At the pragmatic level, there is a whole management literature (one good representative being the Douglas McGregor I dealt with in my Helping book) which argue that autocratic management imposes much greater costs on a company (low level efforts, slacking off, non-identification with the job and company, etc.) than management that treats people with respect and involves them in decision-making. It used to be an argument between American-style autocratic management and Japanese-style participation in management. The participative style took longer to make decisions but when they were made, people had buy-in and identification with the decision, so the implementation was quite effective (rather than quietly sabotaged and poorly done with low quality…). Toyota versus GM.
I guess we know how that comparison came out, but the arguments at the academic level will be endless since changing one’s mind is not “psychologically available” to a conventional economist.
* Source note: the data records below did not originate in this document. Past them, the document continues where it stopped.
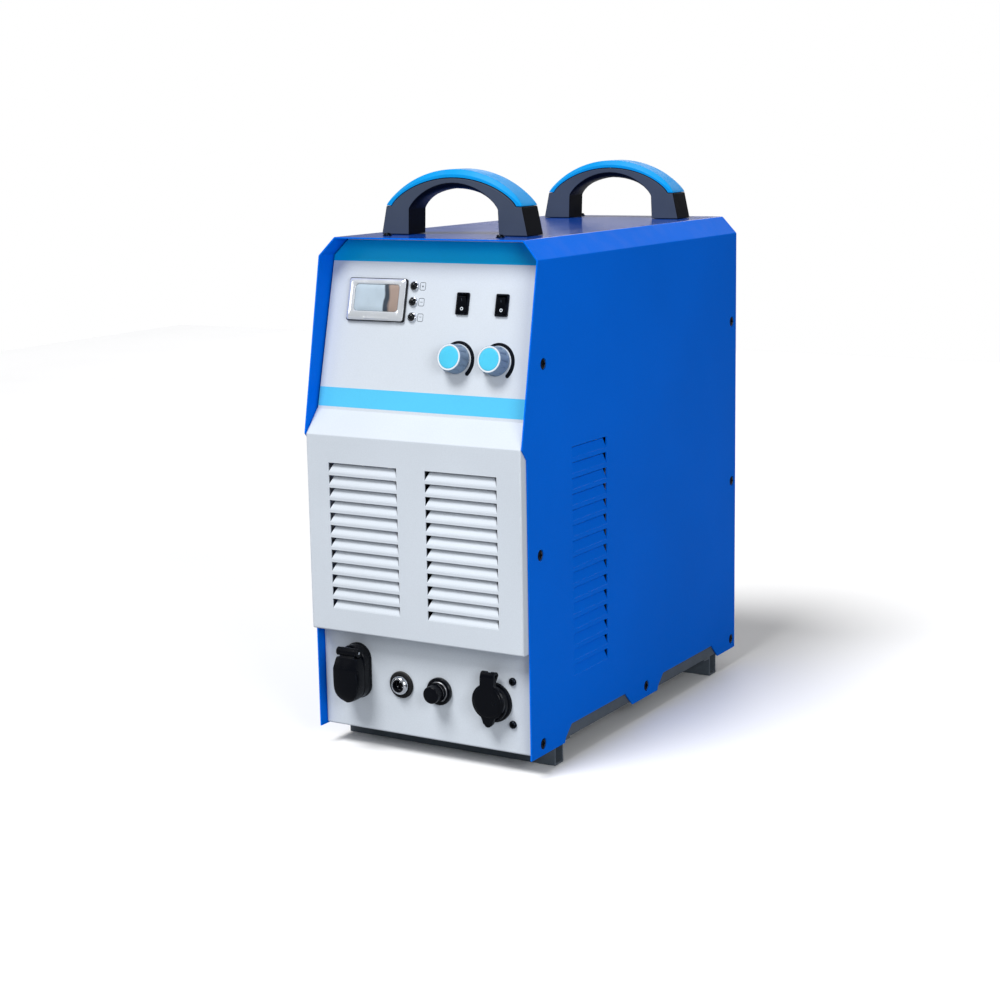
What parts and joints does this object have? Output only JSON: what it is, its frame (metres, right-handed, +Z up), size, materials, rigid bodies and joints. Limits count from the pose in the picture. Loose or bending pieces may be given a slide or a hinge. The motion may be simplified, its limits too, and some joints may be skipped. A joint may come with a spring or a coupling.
{
  "type": "air plasma cutter power unit",
  "caption": "Upright folded-steel plasma cutter case with sloping control panel, louvred front, output sockets, arched carry handles, rear fan and services",
  "frame": {"origin": "centre of the bounding box on the floor, under the feet", "axes": "+X to the right seen from the front, -Y out of the control panel, +Z up"},
  "size_m": [0.243, 0.4982, 0.5633],
  "materials": {
    "blue_paint": "glossy blue powder coat, lighter along the folds",
    "grey_paint": "satin light grey powder coat with printed bands",
    "base_steel": "dull dark grey coated steel",
    "zinc_steel": "zinc-plated steel, semi-bright",
    "black_screw": "black oxide steel",
    "handle_black": "finely textured dark grey-blue moulding",
    "handle_blue": "bright blue semi-gloss moulding",
    "meter_frame": "pale glossy moulding",
    "meter_window": "smoked reflective window",
    "circuit_green": "green solder mask on laminate",
    "chrome": "bright plating",
    "black_plastic": "black moulding, slight sheen",
    "rubber": "dull black rubber",
    "knob_grey": "grey-blue soft moulding with ribs",
    "knob_cyan": "bright cyan cap with fine turning marks",
    "brass": "machined brass, slightly dulled",
    "aluminium": "extruded or cast aluminium, satin",
    "copper_winding": "varnished copper wire round a laminated core",
    "hose_blue": "smooth blue polyurethane tube"
  },
  "bodies": {
    "case": {"air_inlet": "brass", "base_tray": "base_steel", "breaker_body": "meter_frame", "cable_gland": "black_plastic", "chassis_bracket": "zinc_steel", "control_socket_core": "black_plastic", "control_socket_gasket": "rubber", "control_socket_shell": "chrome", "current_pot": "zinc_steel", "display_board": "circuit_green", "earth_lid_pin": "zinc_steel", "earth_socket_body": "black_plastic", "earth_socket_insert": "brass", "earth_terminal": "zinc_steel", "fan_frame": "black_plastic", "fan_guard": "zinc_steel", "front_air_hose": "hose_blue", "front_foot": "base_steel", "front_handle_body": "handle_black", "front_handle_grip": "handle_blue", "front_panel": "grey_paint", "heatsink": "aluminium", "led_holder_1": "chrome", "led_holder_2": "chrome", "led_holder_3": "chrome", "lower_panel_screw": "black_screw", "meter_bezel": "meter_frame", "meter_window": "meter_window", "mode_switch_housing": "black_plastic", "power_board": "circuit_green", "rear_air_hose": "hose_blue", "rear_foot": "base_steel", "rear_handle_body": "handle_black", "rear_handle_grip": "handle_blue", "rear_panel": "grey_paint", "regulator_body": "aluminium", "regulator_ring_nut": "black_plastic", "solenoid_valve": "brass", "test_switch_housing": "black_plastic", "time_pot": "zinc_steel", "torch_lid_pin": "zinc_steel", "torch_socket_body": "black_plastic", "torch_socket_insert": "brass", "transformer": "copper_winding", "upper_panel_screw": "black_screw", "wrap_cover": "blue_paint"},
    "current_control": {"current_knob": "knob_grey", "current_knob_cap": "knob_cyan", "current_pot_shaft": "zinc_steel"},
    "time_control": {"time_knob": "knob_grey", "time_knob_cap": "knob_cyan", "time_pot_shaft": "zinc_steel"},
    "mode_rocker": {"mode_switch_rocker": "black_plastic"},
    "test_rocker": {"test_switch_rocker": "black_plastic"},
    "torch_lid": {"torch_socket_lid": "black_plastic"},
    "earth_lid": {"earth_socket_lid": "black_plastic"},
    "pressure_spindle": {"regulator_spindle": "zinc_steel"},
    "pressure_knob": {"regulator_knob": "black_plastic"},
    "fan": {"fan_rotor": "black_plastic"},
    "breaker": {"breaker_lever": "black_plastic"}
  },
  "joints": [
    {"name": "current_knob_turn", "type": "hinge", "parent": "case", "child": "current_control", "pos_m": [0.0336, -0.20899, 0.39007], "axis": [0, 0.9703, -0.2419], "range_deg": [0, 270]},
    {"name": "time_knob_turn", "type": "hinge", "parent": "case", "child": "time_control", "pos_m": [0.077, -0.20899, 0.39007], "axis": [0, 0.9703, -0.2419], "range_deg": [0, 270]},
    {"name": "mode_switch_rock", "type": "hinge", "parent": "case", "child": "mode_rocker", "pos_m": [0.034, -0.19639, 0.44062], "axis": [-1, 0, 0], "range_deg": [0, 24]},
    {"name": "test_switch_rock", "type": "hinge", "parent": "case", "child": "test_rocker", "pos_m": [0.0767, -0.19644, 0.44043], "axis": [-1, 0, 0], "range_deg": [0, 24]},
    {"name": "torch_lid_open", "type": "hinge", "parent": "case", "child": "torch_lid", "pos_m": [-0.079, -0.23965, 0.1017], "axis": [-1, 0, 0], "range_deg": [0, 110]},
    {"name": "earth_lid_open", "type": "hinge", "parent": "case", "child": "earth_lid", "pos_m": [0.076, -0.23165, 0.096], "axis": [-1, 0, 0], "range_deg": [0, 110]},
    {"name": "pressure_turn", "type": "hinge", "parent": "case", "child": "pressure_spindle", "pos_m": [0.0155, -0.22265, 0.0709], "axis": [0, 1, 0], "range_deg": [0, 720]},
    {"name": "pressure_pull", "type": "slide", "parent": "pressure_spindle", "child": "pressure_knob", "axis": [0, -1, 0], "range_m": [0, 0.003]},
    {"name": "fan_spin", "type": "hinge", "parent": "case", "child": "fan", "pos_m": [0, 0.20335, 0.349], "axis": [0, 1, 0], "continuous": true},
    {"name": "breaker_toggle", "type": "hinge", "parent": "case", "child": "breaker", "pos_m": [-0.062, 0.22515, 0.179], "axis": [1, 0, 0], "range_deg": [0, 70]}
  ]
}
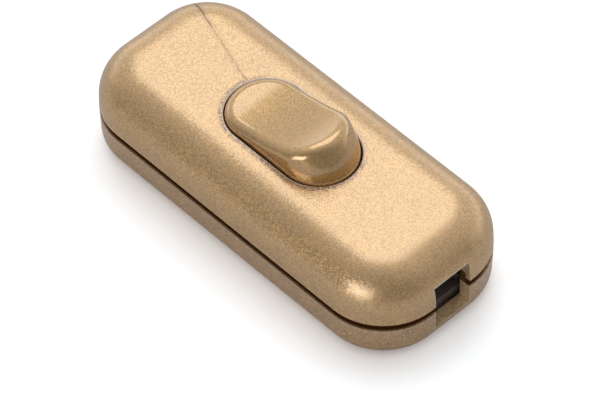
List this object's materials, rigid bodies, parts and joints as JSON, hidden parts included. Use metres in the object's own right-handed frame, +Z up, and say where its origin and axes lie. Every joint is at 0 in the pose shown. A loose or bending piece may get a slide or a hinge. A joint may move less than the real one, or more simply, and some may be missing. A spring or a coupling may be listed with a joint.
{
  "type": "inline cord switch",
  "caption": "Pillow-shaped two-shell inline cord switch with a rocker in a rounded opening, cord slots at both ends and a see-saw contact mechanism inside.",
  "frame": {"origin": "middle of the housing's flat underside", "axes": "+X along the housing towards the cord slot that the picture shows (right end), +Y across it away from the side that the picture shows, +Z up through the rocker"},
  "size_m": [0.062, 0.0266, 0.0197],
  "materials": {
    "housing_gold": "satin metallic gold, mass-coloured, fine sparkle grain",
    "rocker_gold": "semi-gloss metallic gold",
    "plunger_plastic": "natural nylon",
    "clamp_plastic": "grey-brown moulded plastic",
    "strip_copper": "rolled copper alloy strip",
    "terminal_brass": "drawn brass, lightly dulled",
    "contact_silver": "silver contact facing",
    "screw_steel": "zinc plated",
    "spring_steel": "drawn spring wire"
  },
  "bodies": {
    "housing": {"base_shell": "housing_gold", "cover_shell": "housing_gold", "fixed_contact": "contact_silver", "fixed_contact_strip": "terminal_brass", "pivot_bracket": "terminal_brass", "load_terminal": "terminal_brass", "load_terminal_screw": "screw_steel", "line_terminal": "terminal_brass", "line_terminal_screw": "screw_steel", "neutral_terminal": "terminal_brass", "neutral_screw_left": "screw_steel", "neutral_screw_right": "screw_steel", "cord_clamp_left": "clamp_plastic", "cord_clamp_right": "clamp_plastic", "clamp_screw_left_front": "screw_steel", "clamp_screw_left_rear": "screw_steel", "clamp_screw_right_front": "screw_steel", "clamp_screw_right_rear": "screw_steel", "housing_screw_left": "screw_steel", "housing_screw_right": "screw_steel"},
    "rocker": {"rocker": "rocker_gold", "plunger_spring": "spring_steel"},
    "plunger": {"plunger": "plunger_plastic"},
    "see_saw": {"contact_arm": "strip_copper", "moving_contact": "contact_silver"}
  },
  "joints": [
    {"name": "rocker_hinge", "type": "hinge", "parent": "housing", "child": "rocker", "pos_m": [0, 0, 0.012], "axis": [0, 1, 0], "range_deg": [0, 27]},
    {"name": "plunger_slide", "type": "slide", "parent": "rocker", "child": "plunger", "axis": [-0.2334, 0, 0.9724], "range_m": [0, 0.001], "stiffness_N_per_m": 400, "deforming": ["plunger_spring"]},
    {"name": "see_saw_hinge", "type": "hinge", "parent": "housing", "child": "see_saw", "pos_m": [0, 0, 0.0042], "axis": [0, 1, 0], "range_deg": [-14, 0]}
  ],
  "couplings": [
    {"joint": "see_saw_hinge", "follows": "rocker_hinge", "ratio": -0.51852}
  ]
}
Also Klein is technically wrong in assuming that one cannot exit a democracy if one is willing to bear the costs. One can exit a Mondragon-style cooperative at any point. One’s account is closed, the balance becomes a debt of the company to the ex-member, and would be paid out over a fixed period of years like any debt (terms as determined in the constitution/bylaws). It’s the same when leaving a partnership which has a capital account, or when triggering a buy-back agreement when several feuding siblings own a family company, or even in a divorce.